[Object modeling scripts]
** Begin **

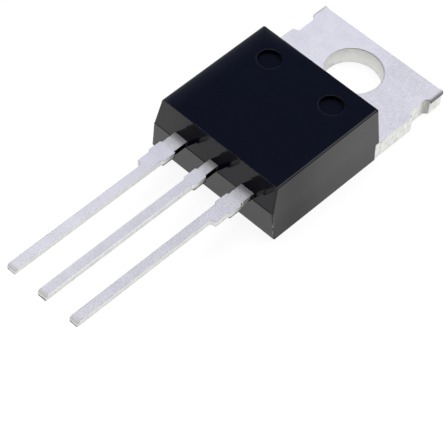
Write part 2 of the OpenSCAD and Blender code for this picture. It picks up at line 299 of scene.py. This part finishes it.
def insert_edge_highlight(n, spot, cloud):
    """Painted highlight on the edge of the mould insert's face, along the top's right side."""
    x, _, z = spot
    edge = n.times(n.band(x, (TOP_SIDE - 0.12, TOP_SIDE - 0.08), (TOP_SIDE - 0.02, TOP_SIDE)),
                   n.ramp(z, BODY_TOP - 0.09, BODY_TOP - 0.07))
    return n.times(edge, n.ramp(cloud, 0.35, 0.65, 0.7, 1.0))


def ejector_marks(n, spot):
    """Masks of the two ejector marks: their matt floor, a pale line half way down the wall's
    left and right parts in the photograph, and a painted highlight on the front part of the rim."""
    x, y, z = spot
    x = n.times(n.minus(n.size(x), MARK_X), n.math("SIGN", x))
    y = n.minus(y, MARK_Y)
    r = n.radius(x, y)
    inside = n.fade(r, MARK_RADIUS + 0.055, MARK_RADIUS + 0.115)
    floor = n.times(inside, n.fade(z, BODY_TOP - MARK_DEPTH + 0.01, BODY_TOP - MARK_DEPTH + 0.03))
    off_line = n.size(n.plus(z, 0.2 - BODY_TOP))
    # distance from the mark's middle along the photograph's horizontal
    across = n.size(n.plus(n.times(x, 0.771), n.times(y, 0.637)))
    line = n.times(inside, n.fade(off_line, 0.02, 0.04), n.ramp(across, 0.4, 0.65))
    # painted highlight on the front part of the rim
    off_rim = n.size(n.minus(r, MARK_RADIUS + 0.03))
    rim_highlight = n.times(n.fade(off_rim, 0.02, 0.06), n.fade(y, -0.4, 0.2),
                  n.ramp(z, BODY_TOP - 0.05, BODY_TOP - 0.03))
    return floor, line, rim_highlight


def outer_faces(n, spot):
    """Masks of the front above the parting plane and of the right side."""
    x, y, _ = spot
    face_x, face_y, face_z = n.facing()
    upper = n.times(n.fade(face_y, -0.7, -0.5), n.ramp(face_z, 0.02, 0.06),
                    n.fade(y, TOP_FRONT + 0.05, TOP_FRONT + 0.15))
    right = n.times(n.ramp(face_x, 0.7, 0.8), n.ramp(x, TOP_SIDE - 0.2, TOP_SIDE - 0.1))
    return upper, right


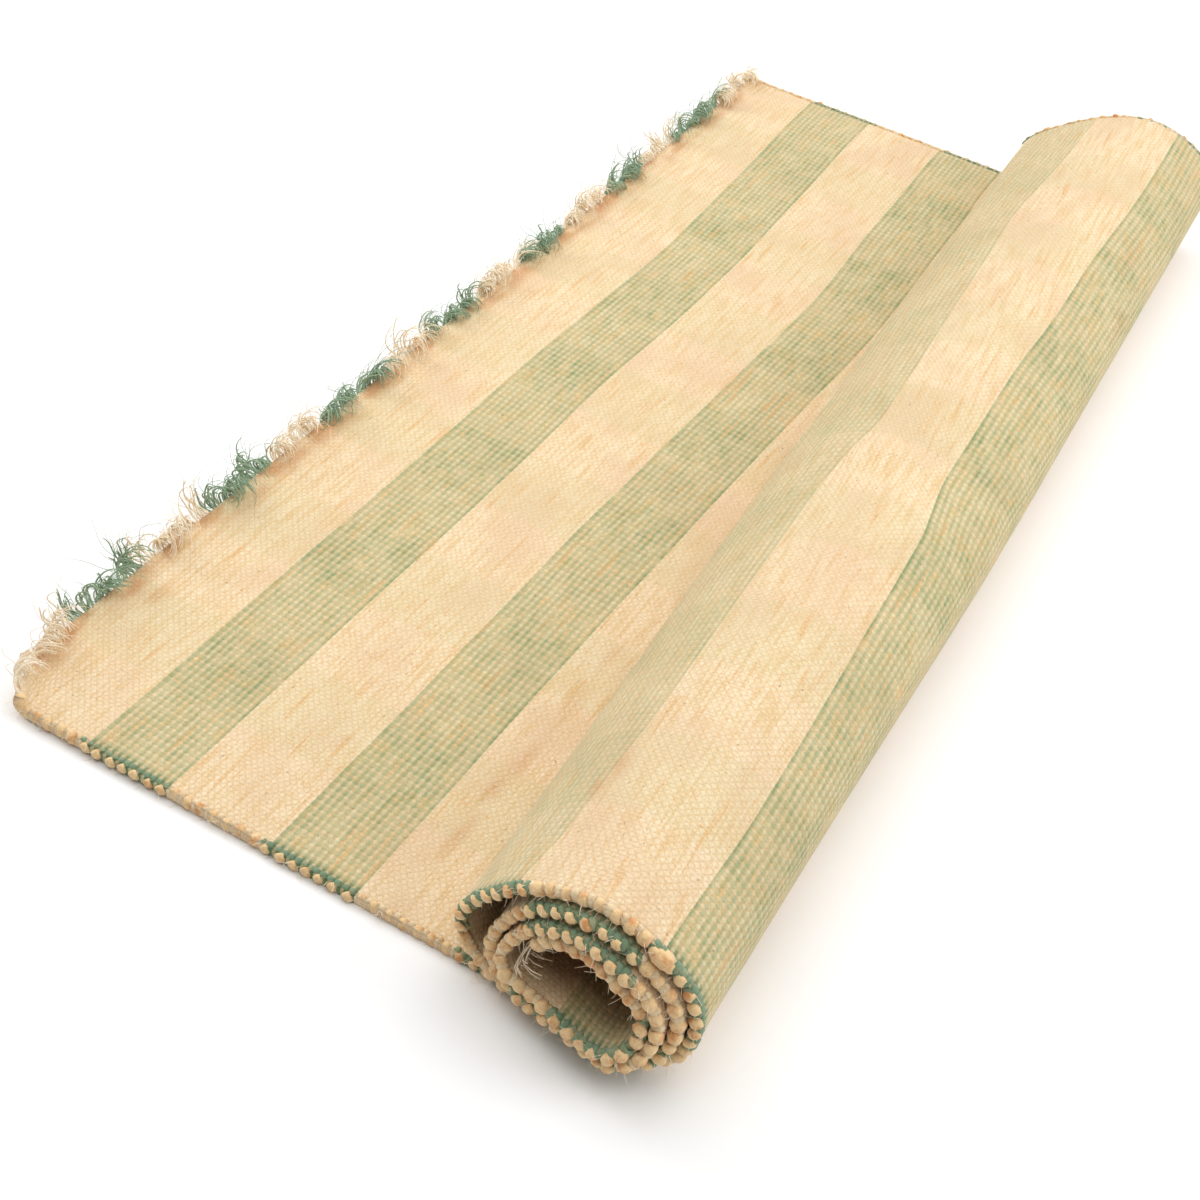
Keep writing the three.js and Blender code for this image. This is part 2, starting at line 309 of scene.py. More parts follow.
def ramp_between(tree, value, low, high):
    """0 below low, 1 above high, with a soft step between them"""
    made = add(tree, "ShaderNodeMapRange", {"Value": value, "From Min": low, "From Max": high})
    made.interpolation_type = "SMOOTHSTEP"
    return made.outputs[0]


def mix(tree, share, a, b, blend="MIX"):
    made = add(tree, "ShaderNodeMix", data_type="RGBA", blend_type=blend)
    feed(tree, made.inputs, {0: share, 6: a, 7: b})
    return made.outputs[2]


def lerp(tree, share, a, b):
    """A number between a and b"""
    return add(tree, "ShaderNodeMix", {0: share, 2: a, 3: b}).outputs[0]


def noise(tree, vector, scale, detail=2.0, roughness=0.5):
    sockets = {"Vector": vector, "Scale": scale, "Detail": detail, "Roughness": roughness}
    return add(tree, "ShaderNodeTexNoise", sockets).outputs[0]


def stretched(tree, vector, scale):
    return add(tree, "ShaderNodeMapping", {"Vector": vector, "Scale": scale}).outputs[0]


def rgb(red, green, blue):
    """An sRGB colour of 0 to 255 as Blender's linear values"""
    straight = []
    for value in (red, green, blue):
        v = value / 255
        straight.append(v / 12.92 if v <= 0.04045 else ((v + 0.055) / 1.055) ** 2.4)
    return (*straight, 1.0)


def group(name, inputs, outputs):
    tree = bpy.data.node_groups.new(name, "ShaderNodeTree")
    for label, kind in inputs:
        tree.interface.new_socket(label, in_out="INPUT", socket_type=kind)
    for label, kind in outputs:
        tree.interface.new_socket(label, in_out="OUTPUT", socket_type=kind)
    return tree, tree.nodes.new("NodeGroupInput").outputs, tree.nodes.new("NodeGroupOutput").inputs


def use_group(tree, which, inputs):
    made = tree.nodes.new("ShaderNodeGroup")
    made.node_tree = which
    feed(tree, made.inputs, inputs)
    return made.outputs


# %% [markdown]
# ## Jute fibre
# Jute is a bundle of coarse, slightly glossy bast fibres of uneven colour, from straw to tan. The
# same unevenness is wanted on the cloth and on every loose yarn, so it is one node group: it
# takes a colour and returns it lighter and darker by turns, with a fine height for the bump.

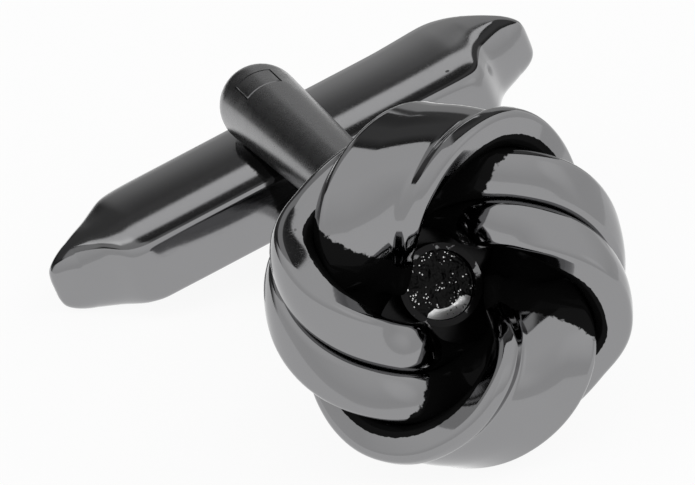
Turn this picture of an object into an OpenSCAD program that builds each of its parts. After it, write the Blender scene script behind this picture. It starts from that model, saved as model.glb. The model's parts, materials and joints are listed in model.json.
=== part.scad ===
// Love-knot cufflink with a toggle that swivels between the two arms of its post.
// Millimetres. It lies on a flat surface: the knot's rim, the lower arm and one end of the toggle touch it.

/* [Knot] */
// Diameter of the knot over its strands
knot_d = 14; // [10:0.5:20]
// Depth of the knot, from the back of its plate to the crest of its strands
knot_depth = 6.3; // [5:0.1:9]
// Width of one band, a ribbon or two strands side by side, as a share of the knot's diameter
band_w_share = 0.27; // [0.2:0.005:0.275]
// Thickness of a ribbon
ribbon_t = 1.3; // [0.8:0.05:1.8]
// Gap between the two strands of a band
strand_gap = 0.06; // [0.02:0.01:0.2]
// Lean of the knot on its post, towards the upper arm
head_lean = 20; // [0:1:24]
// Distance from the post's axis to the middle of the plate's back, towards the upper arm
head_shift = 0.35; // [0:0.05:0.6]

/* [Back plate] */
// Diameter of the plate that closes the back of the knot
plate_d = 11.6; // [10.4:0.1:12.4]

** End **

# AIM OF THE EXERCISE:
The entries above must be returned in full, exactly as shown.

# COMPLETE ANSWER:
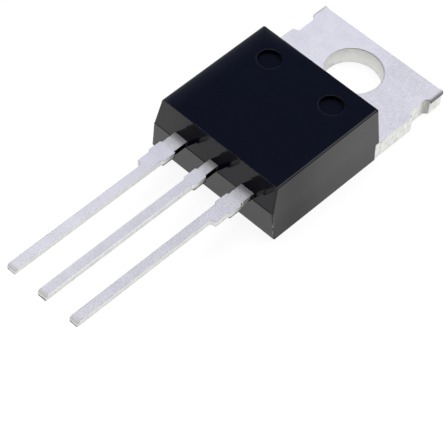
Write part 2 of the OpenSCAD and Blender code for this picture. It picks up at line 299 of scene.py. This part finishes it.
def insert_edge_highlight(n, spot, cloud):
    """Painted highlight on the edge of the mould insert's face, along the top's right side."""
    x, _, z = spot
    edge = n.times(n.band(x, (TOP_SIDE - 0.12, TOP_SIDE - 0.08), (TOP_SIDE - 0.02, TOP_SIDE)),
                   n.ramp(z, BODY_TOP - 0.09, BODY_TOP - 0.07))
    return n.times(edge, n.ramp(cloud, 0.35, 0.65, 0.7, 1.0))


def ejector_marks(n, spot):
    """Masks of the two ejector marks: their matt floor, a pale line half way down the wall's
    left and right parts in the photograph, and a painted highlight on the front part of the rim."""
    x, y, z = spot
    x = n.times(n.minus(n.size(x), MARK_X), n.math("SIGN", x))
    y = n.minus(y, MARK_Y)
    r = n.radius(x, y)
    inside = n.fade(r, MARK_RADIUS + 0.055, MARK_RADIUS + 0.115)
    floor = n.times(inside, n.fade(z, BODY_TOP - MARK_DEPTH + 0.01, BODY_TOP - MARK_DEPTH + 0.03))
    off_line = n.size(n.plus(z, 0.2 - BODY_TOP))
    # distance from the mark's middle along the photograph's horizontal
    across = n.size(n.plus(n.times(x, 0.771), n.times(y, 0.637)))
    line = n.times(inside, n.fade(off_line, 0.02, 0.04), n.ramp(across, 0.4, 0.65))
    # painted highlight on the front part of the rim
    off_rim = n.size(n.minus(r, MARK_RADIUS + 0.03))
    rim_highlight = n.times(n.fade(off_rim, 0.02, 0.06), n.fade(y, -0.4, 0.2),
                  n.ramp(z, BODY_TOP - 0.05, BODY_TOP - 0.03))
    return floor, line, rim_highlight


def outer_faces(n, spot):
    """Masks of the front above the parting plane and of the right side."""
    x, y, _ = spot
    face_x, face_y, face_z = n.facing()
    upper = n.times(n.fade(face_y, -0.7, -0.5), n.ramp(face_z, 0.02, 0.06),
                    n.fade(y, TOP_FRONT + 0.05, TOP_FRONT + 0.15))
    right = n.times(n.ramp(face_x, 0.7, 0.8), n.ramp(x, TOP_SIDE - 0.2, TOP_SIDE - 0.1))
    return upper, right


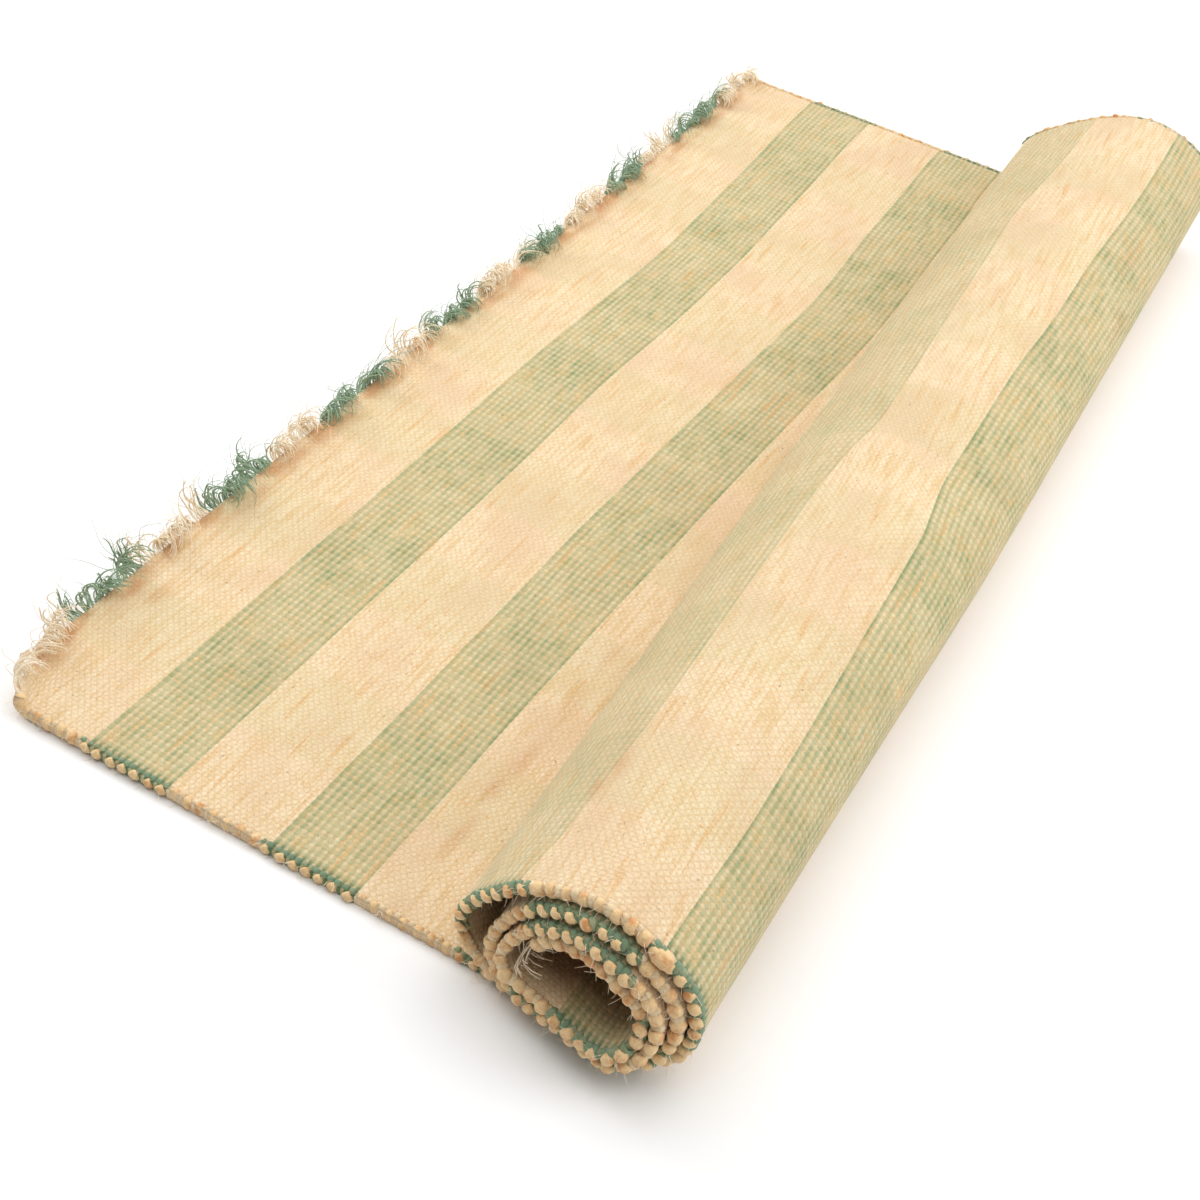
Keep writing the three.js and Blender code for this image. This is part 2, starting at line 309 of scene.py. More parts follow.
def ramp_between(tree, value, low, high):
    """0 below low, 1 above high, with a soft step between them"""
    made = add(tree, "ShaderNodeMapRange", {"Value": value, "From Min": low, "From Max": high})
    made.interpolation_type = "SMOOTHSTEP"
    return made.outputs[0]


def mix(tree, share, a, b, blend="MIX"):
    made = add(tree, "ShaderNodeMix", data_type="RGBA", blend_type=blend)
    feed(tree, made.inputs, {0: share, 6: a, 7: b})
    return made.outputs[2]


def lerp(tree, share, a, b):
    """A number between a and b"""
    return add(tree, "ShaderNodeMix", {0: share, 2: a, 3: b}).outputs[0]


def noise(tree, vector, scale, detail=2.0, roughness=0.5):
    sockets = {"Vector": vector, "Scale": scale, "Detail": detail, "Roughness": roughness}
    return add(tree, "ShaderNodeTexNoise", sockets).outputs[0]


def stretched(tree, vector, scale):
    return add(tree, "ShaderNodeMapping", {"Vector": vector, "Scale": scale}).outputs[0]


def rgb(red, green, blue):
    """An sRGB colour of 0 to 255 as Blender's linear values"""
    straight = []
    for value in (red, green, blue):
        v = value / 255
        straight.append(v / 12.92 if v <= 0.04045 else ((v + 0.055) / 1.055) ** 2.4)
    return (*straight, 1.0)


def group(name, inputs, outputs):
    tree = bpy.data.node_groups.new(name, "ShaderNodeTree")
    for label, kind in inputs:
        tree.interface.new_socket(label, in_out="INPUT", socket_type=kind)
    for label, kind in outputs:
        tree.interface.new_socket(label, in_out="OUTPUT", socket_type=kind)
    return tree, tree.nodes.new("NodeGroupInput").outputs, tree.nodes.new("NodeGroupOutput").inputs


def use_group(tree, which, inputs):
    made = tree.nodes.new("ShaderNodeGroup")
    made.node_tree = which
    feed(tree, made.inputs, inputs)
    return made.outputs


# %% [markdown]
# ## Jute fibre
# Jute is a bundle of coarse, slightly glossy bast fibres of uneven colour, from straw to tan. The
# same unevenness is wanted on the cloth and on every loose yarn, so it is one node group: it
# takes a colour and returns it lighter and darker by turns, with a fine height for the bump.

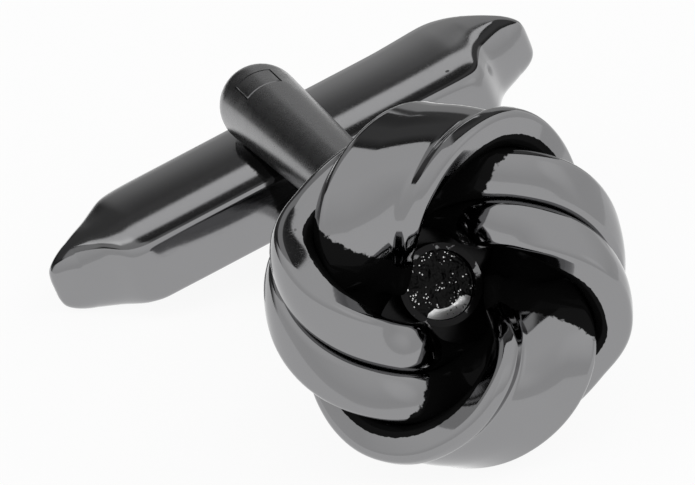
Turn this picture of an object into an OpenSCAD program that builds each of its parts. After it, write the Blender scene script behind this picture. It starts from that model, saved as model.glb. The model's parts, materials and joints are listed in model.json.
=== part.scad ===
// Love-knot cufflink with a toggle that swivels between the two arms of its post.
// Millimetres. It lies on a flat surface: the knot's rim, the lower arm and one end of the toggle touch it.

/* [Knot] */
// Diameter of the knot over its strands
knot_d = 14; // [10:0.5:20]
// Depth of the knot, from the back of its plate to the crest of its strands
knot_depth = 6.3; // [5:0.1:9]
// Width of one band, a ribbon or two strands side by side, as a share of the knot's diameter
band_w_share = 0.27; // [0.2:0.005:0.275]
// Thickness of a ribbon
ribbon_t = 1.3; // [0.8:0.05:1.8]
// Gap between the two strands of a band
strand_gap = 0.06; // [0.02:0.01:0.2]
// Lean of the knot on its post, towards the upper arm
head_lean = 20; // [0:1:24]
// Distance from the post's axis to the middle of the plate's back, towards the upper arm
head_shift = 0.35; // [0:0.05:0.6]

/* [Back plate] */
// Diameter of the plate that closes the back of the knot
plate_d = 11.6; // [10.4:0.1:12.4]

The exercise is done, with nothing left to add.